▶ _Instructions to follow_
Give the data again exactly, from its opening line through the line in which "head_length = 12.0" appears.

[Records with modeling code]
○ ○ ○ ○ ○ ○ ○

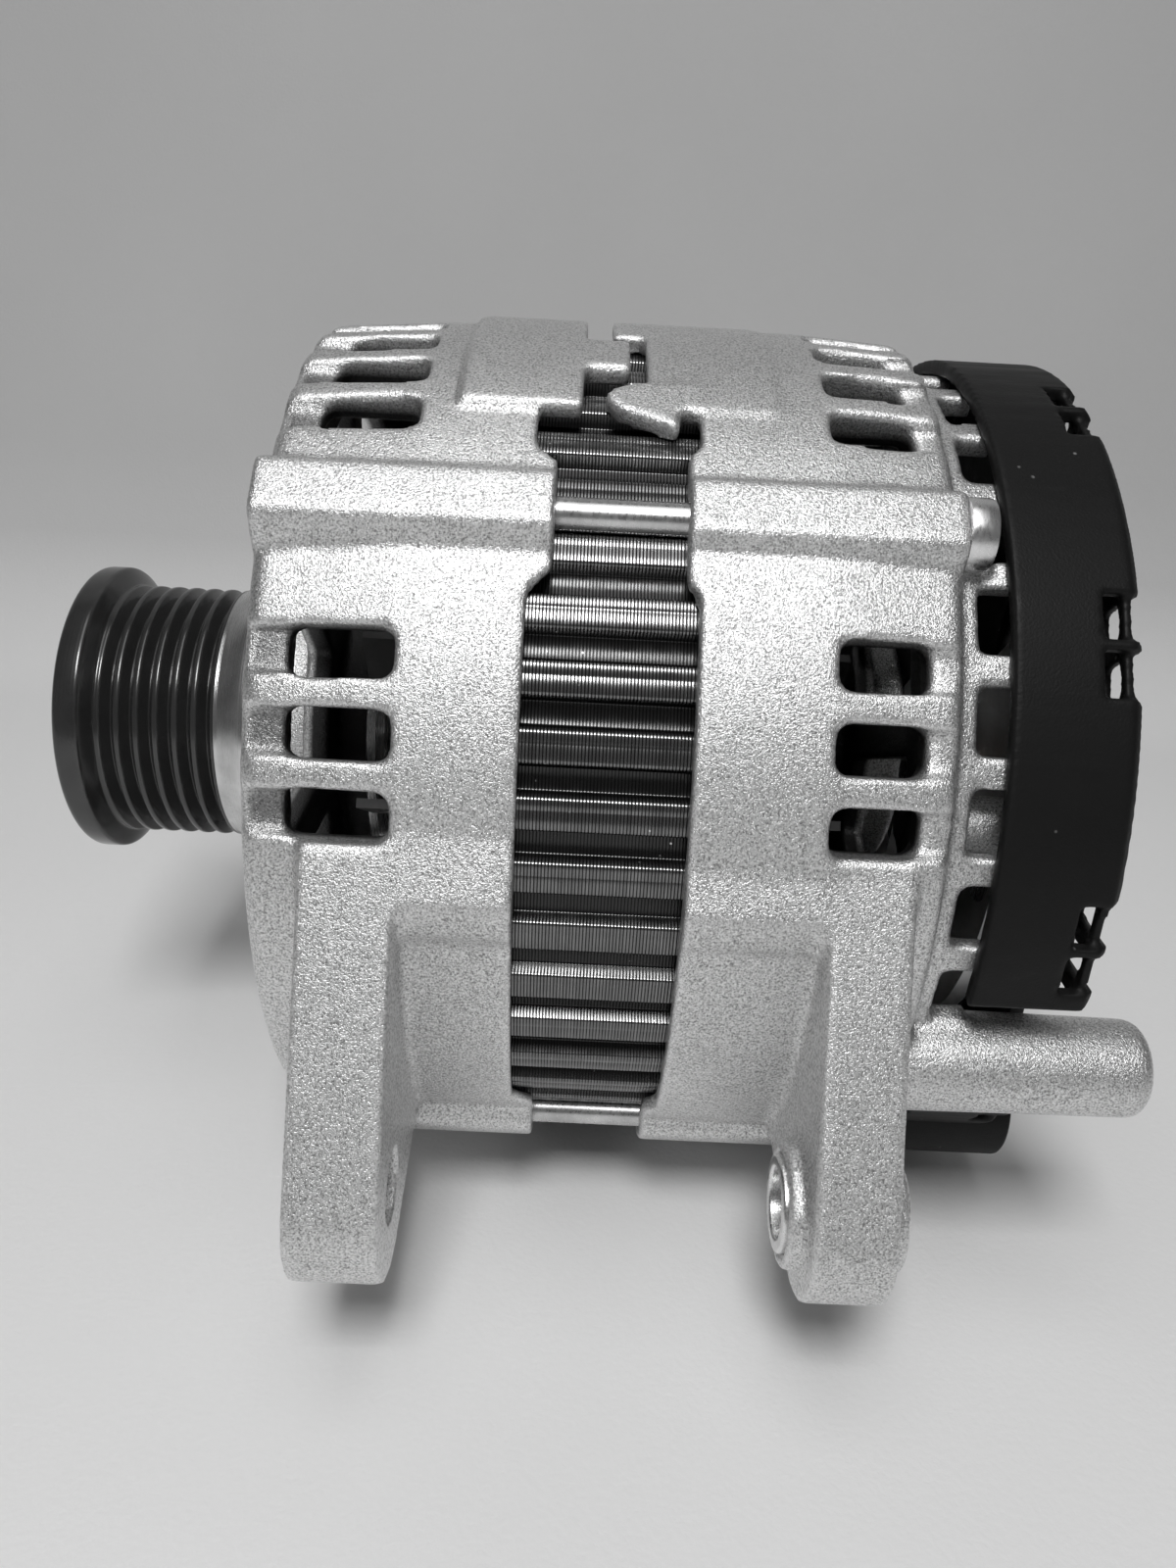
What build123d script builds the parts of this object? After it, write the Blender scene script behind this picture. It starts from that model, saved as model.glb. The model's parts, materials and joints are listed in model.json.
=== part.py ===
from build123d import *
from math import cos, radians, sin, tan
import os

# Lengths are millimetres. X runs along the shaft from the pulley to the rear cover and Z is up.
# The origin is on the shaft's axis, in the middle of the belt. Angles are in degrees round the
# shaft, from 0 on the -Y side to 90 at the top, so the mounting ears stand at about -27.

# Clearances
running_gap = 0.05
seat_gap = 0.1
air_gap = 0.4
open_gap = 1.0
cage_gap = 0.12

# Belt pulley with an overrunning clutch inside
groove_pitch = 3.56
groove_count = 6
groove_depth = 2.7
crest_r = 24.8
crest_flat = 0.7
flange_r = 28.2
flange_width = 5.0
pulley_front = -17.8
collar_r = 27.0
collar_width = 5.0
collar_slope = 2.4
pulley_back = 17.7
clutch_bore_r = 18.0
hub_r = 13.0
hub_tail_r = 11.5
clutch_half_width = 13.0
roller_count = 12
roller_length = 15.0
bush_width = 3.5
cap_r = 20.0
cap_depth = 3.5

# Shaft and slip rings
thread_r = 8.0
thread_length = 18.0
shaft_front = -4.0
shaft_r = 8.5
shoulder_r = 10.5
core_r = 9.5
rear_journal_r = 7.5
slip_journal_r = 6.0
shaft_back = 153.0
slip_ring_r = 8.5
slip_ring_width = 5.0
slip_ring_pitch = 7.0
first_slip_ring_x = 143.0

# Ball bearings
front_bearing_x = 26.0
front_bearing_width = 14.0
front_bearing_r = 23.5
front_ball_r = 4.2
front_ball_count = 7
rear_bearing_x = 126.0
rear_bearing_width = 11.0
rear_bearing_r = 17.5
rear_ball_r = 3.0
rear_ball_count = 8
sleeve_wall = 0.8
seal_thickness = 0.6

# Rotor poles, field coil and fans
pole_front = 53.0
pole_disc = 12.0
pole_length = 58.0
pole_count = 8
pole_disc_r = 36.0
core_outer_r = 19.0
claw_root_width = 21.0
claw_tip_width = 6.0
claw_tip_thickness = 5.0
bobbin_wall = 1.5
coil_r = 37.5
fan_r = 50.0
fan_blade_inner_r = 34.0
fan_blade_width = 9.5
fan_plate = 1.6
fan_blade_count = 11

# Stator
stator_front = 64.0
stator_length = 36.0
stator_r = 74.6
stator_bore_r = 54.5
rib_count = 48
groove_cut = 2.5
groove_width = 5.2
groove_side_angle = 75.0
slot_r = 66.0
slot_width = 3.2
head_inner_r = 57.0
head_outer_r = 68.5
head_length = 12.0

# Housings
cavity_r = 71.0
front_face_x = 29.7
front_rim_x = 32.6
front_skin_r = 76.5
front_rim_r = 75.0
front_lip_x = 69.6
rear_lip_x = 94.1
rear_skin_r = 77.5
rear_rim_x = 132.0
rear_rim_r = 76.6
boss_lip = 3.5
boss_half_angle = 9.8
wall = 5.0
rear_wall = 4.0
front_boss_wall = 5.5
rear_boss_wall = 5.0
window_inner_r = 36.0
window_outer_r = 62.0
window_count = 8
spoke_width = 7.5
rear_window_inner_r = 28.0
drum_r = 71.8
drum_wall = 3.6
drum_back = 142.0
drum_window_count = 30
drum_window_width = 10.0
drum_window_length = 4.8

# Air slots in the skins
slot_pitch = 8.9
slot_height = 7.4
slot_corner_r = 1.9
strip_depth = 2.0
front_slot_x = 36.5
front_slot_length = 15.1
front_slot_angle = 10.1
rear_slot_x = 114.0
rear_slot_length = 13.3
rear_slot_angle = 11.1
side_slots = 3
top_slots = 8
far_slots = 7
bottom_slots = 6

# Through bolts
bolt_angles = (45, 135, 225, 315)
bolt_r = 2.5
bolt_circle_r = 75.5
bolt_head_r = 5.4
bolt_head_height = 4.1
bolt_head_chamfer = 0.5
bolt_socket_flats = 5.0
bolt_socket_depth = 2.0
bolt_reach = 44.0
ridge_crest_r = 80.0
ridge_crest_width = 9.0
ridge_base_width = 15.0
ridge_round = 2.2

# Pads that bridge the stator at the top
pad_r = 77.9
pad_low = 60.0
pad_high = 120.0
front_pad_x = 57.5
front_pad_edge = 76.2
front_finger_tip = 83.4
finger_low = 65.5
finger_high = 114.5
rear_pad_edge = 86.0
rear_pad_x = 106.0
rear_finger_tip = 79.2
rear_finger_height = 7.0

# Mounting ears
ear_face_angle = 23.5
pivot_r = 95.4
pivot_angle = -27.5
ear_end_r = 14.0
pivot_bore_r = 5.25
front_ear_x = 38.9
front_ear_width = 13.9
rear_lug_x = 115.0
rear_lug_width = 12.3
lug_boss_r = 9.6
lug_boss_reach = 2.9
bush_wall = 2.1
bush_proud = 0.5
ear_foot = (28.0, -66.0)
ear_brow = 4.0
shoulder_top = -8.0
shoulder_bottom = -34.0
shoulder_depth = 14.0
lug_mark_above = 9.0
lug_mark_width = 1.2
lug_mark_depth = 0.5
face_nub_r = 4.5
face_nub_radial = 60.0
face_nub_angle = -28.5
face_nub_height = 3.6

# Long boss and output terminal
long_boss_r = 8.4
long_boss_radial = 73.0
long_boss_angle = -23.3
long_boss_start = 118.0
long_boss_end = 171.5
long_boss_tip_r = 7.9
long_boss_round = 2.4
long_boss_hole_r = 4.0
long_boss_hole_depth = 22.0
terminal_radial = 69.2
terminal_angle = -58.2
terminal_r = 11.5
terminal_wall = 2.2
terminal_end = 163.0
stud_r = 4.0
stud_root_r = 3.4
stud_end = 161.5
stud_head_r = 7.0
stud_head = 2.5
nut_flats = 13.0
nut_height = 6.5

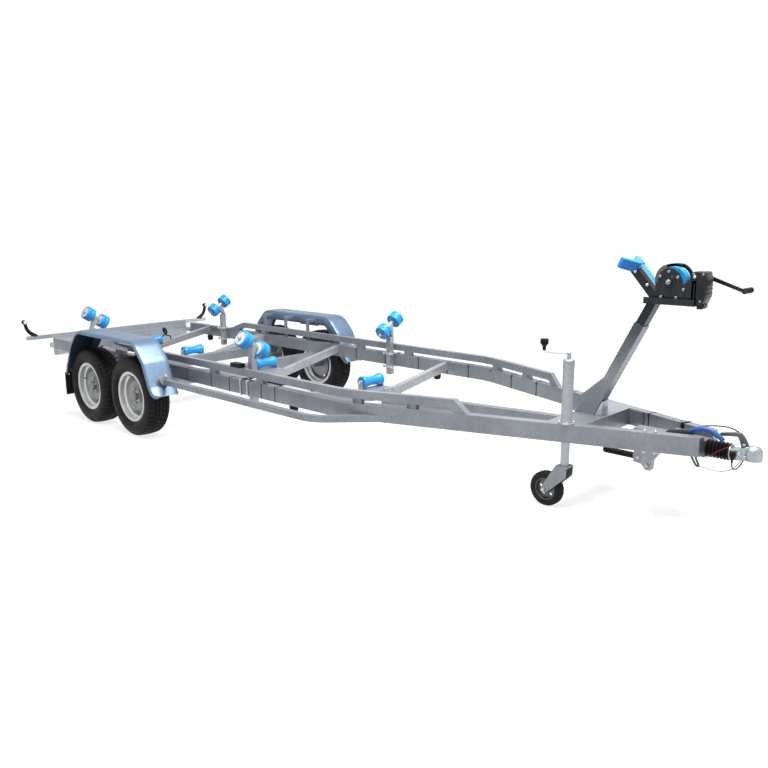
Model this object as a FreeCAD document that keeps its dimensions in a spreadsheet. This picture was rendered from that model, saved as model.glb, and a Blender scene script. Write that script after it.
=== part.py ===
# Tandem-axle roller trailer for a boat, in millimetres.
# Each piece is drawn level, with x forward from the middle of the axle pair, y to the left and z up
# from the road, and is then pitched nose down about that middle, as the trailer stands on its jockey wheel.
import FreeCAD, Part
import Sketcher
import math
import os

sizes = {
    # stance
    "origin_ahead": 1485.9,
    "park_pitch": 1.14,
    # wheels
    "axle_spread": 694.0,
    "wheel_track": 1935.0,
    "tyre_radius": 314.5,
    "tyre_width": 195.0,
    "bead_radius": 178.0,
    "flange_radius": 195.0,
    "rim_half_width": 78.0,
    "disc_outset": 24.0,
    "disc_thickness": 6.0,
    "vent_circle_radius": 131.0,
    "vent_radius": 11.0,
    "drum_radius": 112.0,
    "cap_radius": 32.0,
    "stub_radius": 20.0,
    "stub_reach": 45.0,
    # main beams
    "beam_width": 60.0,
    "beam_height": 100.0,
    "beam_wall": 4.0,
    "beam_bottom": 466.0,
    "beam_centre": 760.0,
    "beam_rear": 1550.0,
    "beam_front": 4405.0,
    "bend_ahead": 2460.0,
    "bend_radius": 600.0,
    "drawbar_angle": 19.03,
    # upper rails
    "rail_width": 40.0,
    "rail_height": 50.0,
    "rail_gap": 30.0,
    "rail_rear": 830.0,
    "rail_rear_slope": 230.0,
    "rail_front": 3226.0,
    "spacer_length": 70.0,
    # guard tubes
    "guard_width": 40.0,
    "guard_outer": 995.0,
    "guard_corner": 2416.0,
    "guard_bend_radius": 250.0,
    "guard_angle": 45.0,
    "guard_flange_radius": 42.0,
    "guard_flange_thickness": 8.0,
    # crossmembers
    "cross_width": 50.0,
    "cross_height": 60.0,
    "cross_flat": 116.0,
    "cross_end_drop": 6.0,
    "front_cross_ahead": 2055.0,
    "front_cross_centre": 455.0,
    "middle_cross_ahead": 800.0,
    "middle_cross_centre": 436.0,
    "axle_cross_behind": 300.0,
    "axle_cross_centre": 425.0,
    "axle_cross_width": 110.0,
    "rear_cross_behind": 1190.0,
    "rear_cross_centre": 450.0,
    "spine_width": 60.0,
    "spine_height": 90.0,
    "spine_rear_top": 445.0,
    "spine_front_top": 528.0,
    "drawbar_cross_front": 3840.0,
    "drawbar_cross_width": 60.0,
    # fenders
    "fender_inner": 880.0,
    "fender_outer": 1100.0,
    "fender_top": 780.0,
    "fender_thickness": 3.0,
    "fender_lip": 28.0,
    "fender_middle": 50.0,
    "strap_spread": 320.0,
    "strap_width": 40.0,
    "strap_thickness": 8.0,
    "arm_height": 20.0,
    "arm_reach": 1000.0,
    "flap_thickness": 8.0,
    "flap_bottom": 195.0,
    "flap_top": 389.4,
    # axles
    "axle_tube": 80.0,
    "arm_length": 150.0,
    "arm_thickness": 30.0,
    "arm_inner": 805.0,
    "backplate_radius": 120.0,
    # side rollers
    "post_size": 45.0,
    "post_bottom": 395.0,
    "post_top": 712.0,
    "middle_post_ahead": 1478.0,
    "rear_post_behind": 895.0,
    "twin_tilt": 32.0,
    "twin_centre_y": 703.0,
    "twin_centre_z": 806.0,
    "twin_spacing": 165.0,
    "rear_twin_centre_y": 670.0,
    "rear_twin_spacing": 150.0,
    "twin_radius": 62.0,
    "twin_width": 75.0,
    "twin_hub_radius": 34.0,
    "twin_shaft_radius": 10.0,
    "head_radius": 20.0,
    "bolt_radius": 5.0,
    "bolt_spacing": 80.0,
    # keel rollers
    "keel_length": 200.0,
    "keel_radius": 45.0,
    "keel_waist": 33.0,
    "keel_pin_radius": 8.0,
    "ear_thickness": 6.0,
    "ear_half_width": 22.0,
    "ear_gap": 4.0,
    # winch post
    "channel_rear": 3640.0,
    "channel_height": 38.0,
    "channel_wall": 8.0,
    "mast_lean": 26.6,
    "mast_width": 74.0,
    "mast_depth": 56.0,
    "mast_foot": 3702.0,
    "mast_share": 0.84,
    "mast_overlap": 0.2,
    "mast_wall": 4.0,
    "gusset_thickness": 6.0,
    "gusset_reach": 46.0,
    # winch
    "plate_behind_drum": 130.0,
    "plate_beyond_drum": 140.0,
    "plate_below_drum": 118.0,
    "flange_height": 34.0,
    "plate_half_width": 62.0,
    "plate_thickness": 6.0,
    "cheek_thickness": 4.0,
    "guard_radius": 96.0,
    "gear_box_behind": 111.0,
    "gear_box_front": 202.0,
    "gear_box_height": 169.0,
    "drum_flange_radius": 86.0,
    "drum_half_width": 40.0,
    "strap_roll_radius": 76.0,
    "drum_ahead": 4160.0,
    "drum_height": 1341.0,
    "drum_shaft_radius": 10.0,
    "crank_beyond_drum": 130.0,
    "crank_rise": 31.0,
    "crank_shaft_radius": 8.0,
    "crank_length": 212.0,
    "crank_drop": 19.2,
    "grip_radius": 15.0,
    "grip_length": 100.0,
    "arm_foot_behind": 94.0,
    "arm_width": 58.0,
    "arm_half_width": 26.0,
    "arm_slope": 41.2,
    "pad_rise": 172.0,
    "pad_height": 70.0,
    "pad_half_width": 98.0,
    "pad_depth": 48.0,
    # jockey wheel
    "jockey_ahead": 3752.0,
    "jockey_tube_radius": 30.0,
    "jockey_leg_radius": 24.0,
    "jockey_tube_top": 925.0,
    "jockey_wheel_radius": 100.0,
    "jockey_wheel_width": 58.0,
    "jockey_trail": 105.0,
    "jockey_leg_bottom": 330.0,
    "jockey_axle_radius": 8.0,
    "fork_thickness": 5.0,
    # coupling
    "housing_rear": 4010.0,
    "housing_width": 84.0,
    "housing_height": 88.0,
    "coupling_centre": 492.0,
    "shaft_radius": 25.0,
    "bellows_radius": 48.0,
    "bellows_length": 118.0,
    "bellows_folds": 6.0,
    "coupling_length": 153.0,
    "ball_cover_radius": 44.0,
    "neck_half_width": 30.0,
    "handle_half_width": 14.0,
    "lever_thickness": 16.0,
    "spring_radius": 14.0,
    "spring_length": 190.0,
    "electric_cable": 7.0,
    "plug_radius": 13.0,
    "gland_radius": 8.0,
    "gland_length": 14.0,
    "safety_cable": 5.0,
    "breakaway_cable": 3.5,
    "eye_radius": 7.0,
    "socket_radius": 25.3,
    # rear lamps
    "board_behind": 1660.0,
    "board_thickness": 36.0,
    "board_half_width": 740.0,
    "board_bottom": 384.0,
    "board_top": 560.0,
    "bar_size": 36.0,
    "bar_half_width": 995.0,
    "stalk_radius": 13.0,
    # clearances
    "seat_gap": 0.3,
    "running_gap": 0.05,
    "side_gap": 2.0,
}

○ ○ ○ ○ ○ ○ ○

▶ _Answer to this exercise_
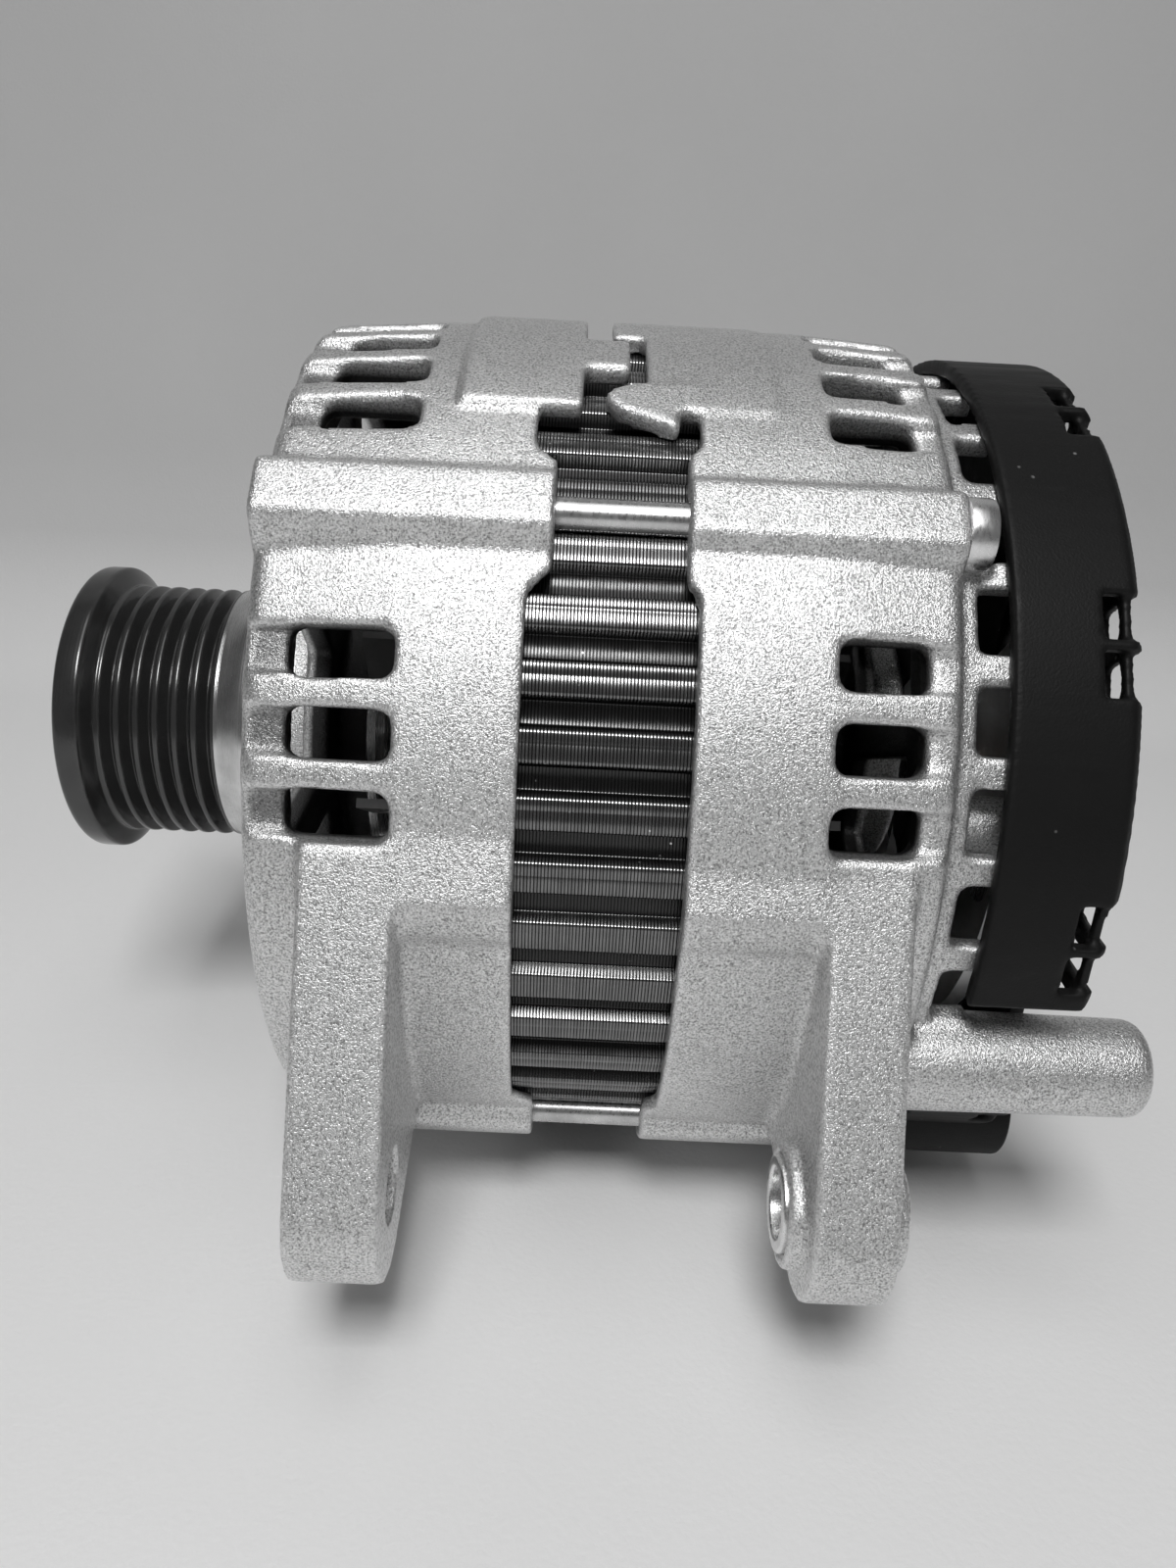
What build123d script builds the parts of this object? After it, write the Blender scene script behind this picture. It starts from that model, saved as model.glb. The model's parts, materials and joints are listed in model.json.
=== part.py ===
from build123d import *
from math import cos, radians, sin, tan
import os

# Lengths are millimetres. X runs along the shaft from the pulley to the rear cover and Z is up.
# The origin is on the shaft's axis, in the middle of the belt. Angles are in degrees round the
# shaft, from 0 on the -Y side to 90 at the top, so the mounting ears stand at about -27.

# Clearances
running_gap = 0.05
seat_gap = 0.1
air_gap = 0.4
open_gap = 1.0
cage_gap = 0.12

# Belt pulley with an overrunning clutch inside
groove_pitch = 3.56
groove_count = 6
groove_depth = 2.7
crest_r = 24.8
crest_flat = 0.7
flange_r = 28.2
flange_width = 5.0
pulley_front = -17.8
collar_r = 27.0
collar_width = 5.0
collar_slope = 2.4
pulley_back = 17.7
clutch_bore_r = 18.0
hub_r = 13.0
hub_tail_r = 11.5
clutch_half_width = 13.0
roller_count = 12
roller_length = 15.0
bush_width = 3.5
cap_r = 20.0
cap_depth = 3.5

# Shaft and slip rings
thread_r = 8.0
thread_length = 18.0
shaft_front = -4.0
shaft_r = 8.5
shoulder_r = 10.5
core_r = 9.5
rear_journal_r = 7.5
slip_journal_r = 6.0
shaft_back = 153.0
slip_ring_r = 8.5
slip_ring_width = 5.0
slip_ring_pitch = 7.0
first_slip_ring_x = 143.0

# Ball bearings
front_bearing_x = 26.0
front_bearing_width = 14.0
front_bearing_r = 23.5
front_ball_r = 4.2
front_ball_count = 7
rear_bearing_x = 126.0
rear_bearing_width = 11.0
rear_bearing_r = 17.5
rear_ball_r = 3.0
rear_ball_count = 8
sleeve_wall = 0.8
seal_thickness = 0.6

# Rotor poles, field coil and fans
pole_front = 53.0
pole_disc = 12.0
pole_length = 58.0
pole_count = 8
pole_disc_r = 36.0
core_outer_r = 19.0
claw_root_width = 21.0
claw_tip_width = 6.0
claw_tip_thickness = 5.0
bobbin_wall = 1.5
coil_r = 37.5
fan_r = 50.0
fan_blade_inner_r = 34.0
fan_blade_width = 9.5
fan_plate = 1.6
fan_blade_count = 11

# Stator
stator_front = 64.0
stator_length = 36.0
stator_r = 74.6
stator_bore_r = 54.5
rib_count = 48
groove_cut = 2.5
groove_width = 5.2
groove_side_angle = 75.0
slot_r = 66.0
slot_width = 3.2
head_inner_r = 57.0
head_outer_r = 68.5
head_length = 12.0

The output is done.